Whatever Works – A Review

I like Larry David and have long found Curb Your Enthusiasm quite funny if painfully acerbic; I used to like Woody Allen’s films and wait for the new mix of comedy and ideas. And there in lies the problem: this is neither Curb Your Enthusiasm nor one of Allen’s sharper comedies from the past. Instead, it is a soft flow of stereotypes that have their moments and are good for a some laughs, but it is really a flat movie that David isn’t quite capable of pulling off. While he is an acerbic misanthrope, there never seems to be any dynamics to the misanthropy and though that might be David’s natural state, it doesn’t make for the most interesting watching. If comedy is timing, it is also dynamics, the interplay between mania and normalcy. I also found the dimwitted Southerner a little tedious and an overblown stereotype only topped by the stereotype of the bible toting Southerner.

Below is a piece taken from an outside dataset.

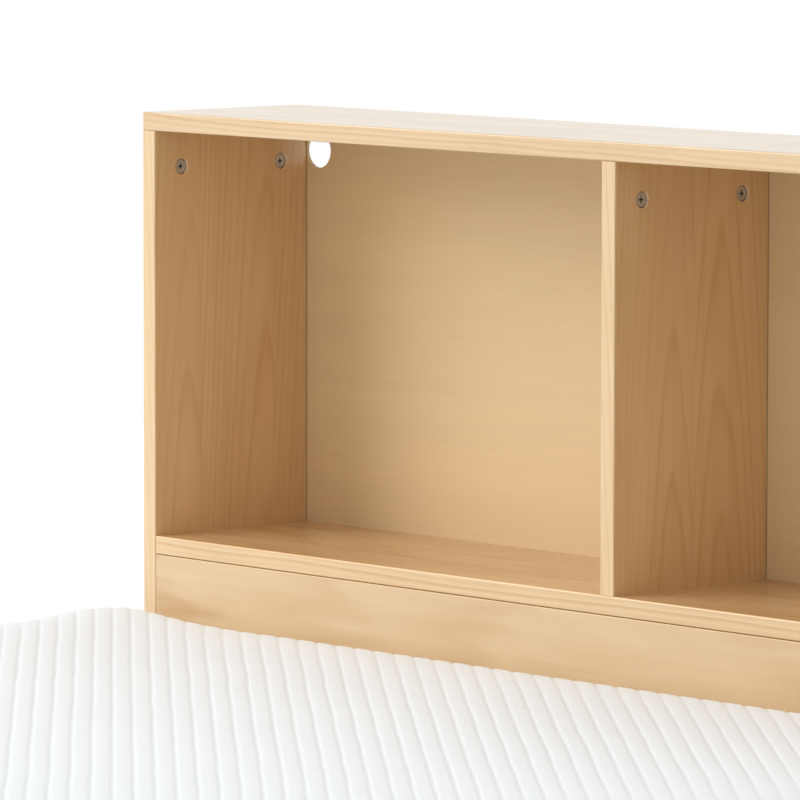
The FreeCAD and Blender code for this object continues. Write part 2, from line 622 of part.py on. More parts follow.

While it may be a delicious send up of the religious right to have the bible toting Southerners either come out of the closet or begin a mange-a-tois when they get to the big city (yet another cliché), it just seemed to be a piling on of absurd scenes all to make his point: you have to do what ever works to find love. While this might be a little simplistic, it does have possibilities, it just too bad Allen had to string to together so many scenes that were neither funny, nor insightful. When the title explains the move, perhaps there isn’t much reason to go.